Online dating is the real world. I’m always confused when people assert that if you can accomplish something online, that you’re not in the real world. When people resort to computing to communicate, it is still the real world. Because as you guessed it, it involves real people. :eek:

Ah, this is just cynicism. Good looks are common. Another personality you can truly click with is much harder to come by. I suspect if your beauty had a real personality she would have no problem asking out a guy she thought he was all of the right kinds of funny and thought provoking.

It does happen. This message board is full of examples. It doesn’t happen to me (well, not with results anyways), but it does happen. There are good looking people who come to distinguish people who like them for their looks and people who like them for who they are. Guess which they prefer for long term relationships?

I’m just as qualified as anyone else in saying that there is a severe shortage of upstanding people wherever you go. I don’t suspect even beautiful women think they can simply pass their ideal match by because he didn’t say “Hi” first without later feeling regret.

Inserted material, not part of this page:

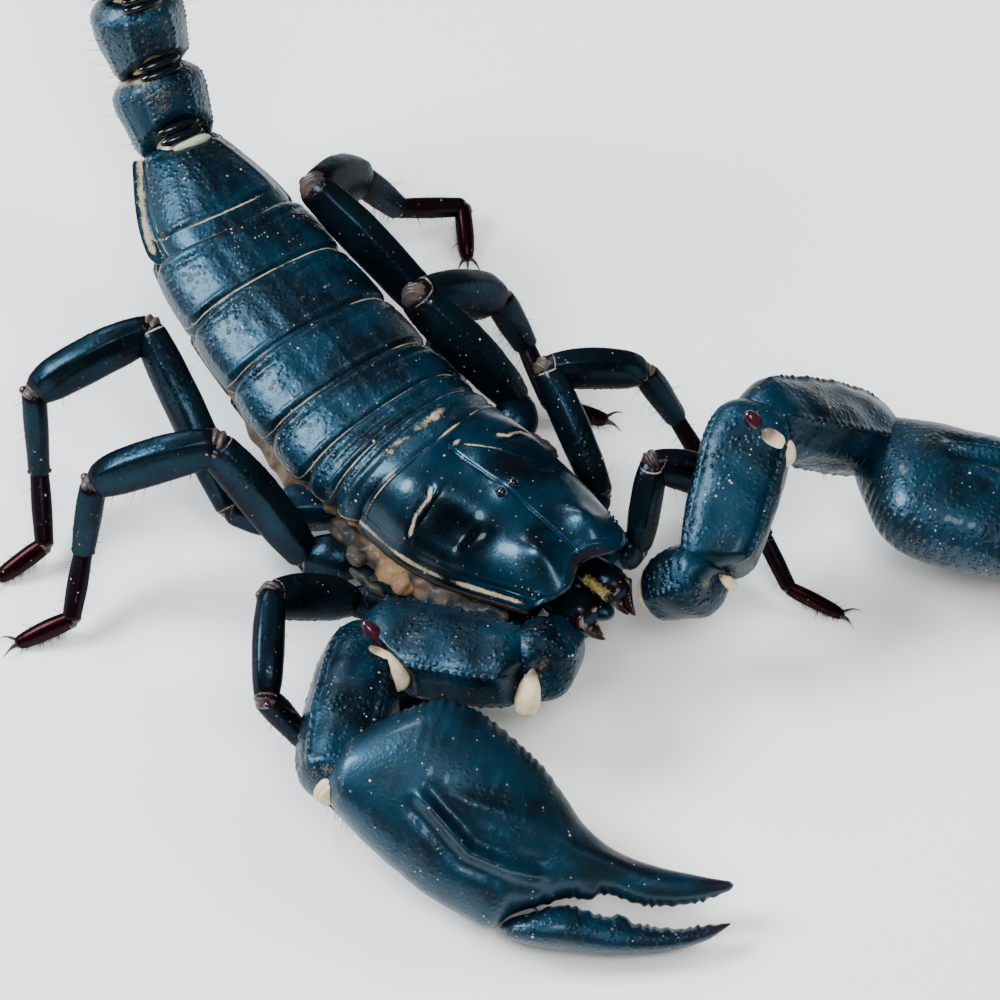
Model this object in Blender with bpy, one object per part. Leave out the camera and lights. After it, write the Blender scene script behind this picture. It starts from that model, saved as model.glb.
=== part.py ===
"""A still, life-size Asian forest scorpion. Lengths here are millimetres and angles degrees;
the meshes are made in metres, +Z up, with the head toward -Y and the animal's left toward +X."""

from math import asin, cos, degrees, radians, sin

import bmesh
import bpy
from mathutils import Matrix, Vector

MM = 0.001
GAP = 0.3  # clear space between neighbours
BODY_START = Vector((-6.43, 0.21, 11.15))  # middle of the carapace's rear edge, at margin height

# The trunk's stations, front to back: place of the midline at margin height from BODY_START,
# half width, rise of the back above the margins, depth of the underside below them.
TRUNK = (
    (2.55, -19.2, 3.2, 4.5, 1.1, 5.6),
    (2.05, -15.0, 2.0, 5.6, 2.9, 5.6),
    (1.40, -10.0, 0.8, 6.9, 4.2, 5.6),
    (0.65, -5.0, 0.1, 7.7, 4.9, 5.3),
    (0.0, 0.0, 0.0, 7.6, 4.9, 5.1),
    (-0.2, 2.4, -0.2, 7.6, 4.7, 5.0),
    (-0.4, 5.3, -0.3, 7.8, 4.7, 5.0),
    (-0.5, 10.1, -0.1, 7.8, 4.8, 5.1),
    (-0.3, 15.9, 0.4, 7.6, 4.9, 5.1),
    (0.0, 22.5, 1.1, 7.2, 4.7, 4.8),
    (0.6, 29.6, 2.2, 6.4, 4.1, 4.2),
    (2.0, 37.6, 3.4, 3.9, 2.7, 2.8),
)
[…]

In my experience (speaking as a woman), all you’ve tested is that I like you as a person to want to get to know you better. The problem is that - as a women - that doesn’t mean I’m the least bit interested in you romantically - and if that is all you are interested in and I’m not - we are going to have a communication problem.

I’m going to be rather insulted that you like me well enough to want to sleep with me, but aren’t interested in being “just friends” and want to know why you wasted my time if you didn’t like me as a person.

You are going to wonder why I led you on and made you think I was interested in you.

I was thinking about putting quotes around “real world” but ultimately decided against it.

Honestly? If she acts the same way around all the other guys it’s probably not going to turn out the way you want. If you decide to throw your hat in the ring anyway, do it sooner than later. It’ll only hurt more if you build it up in your mind before she rejects you, if she does that is.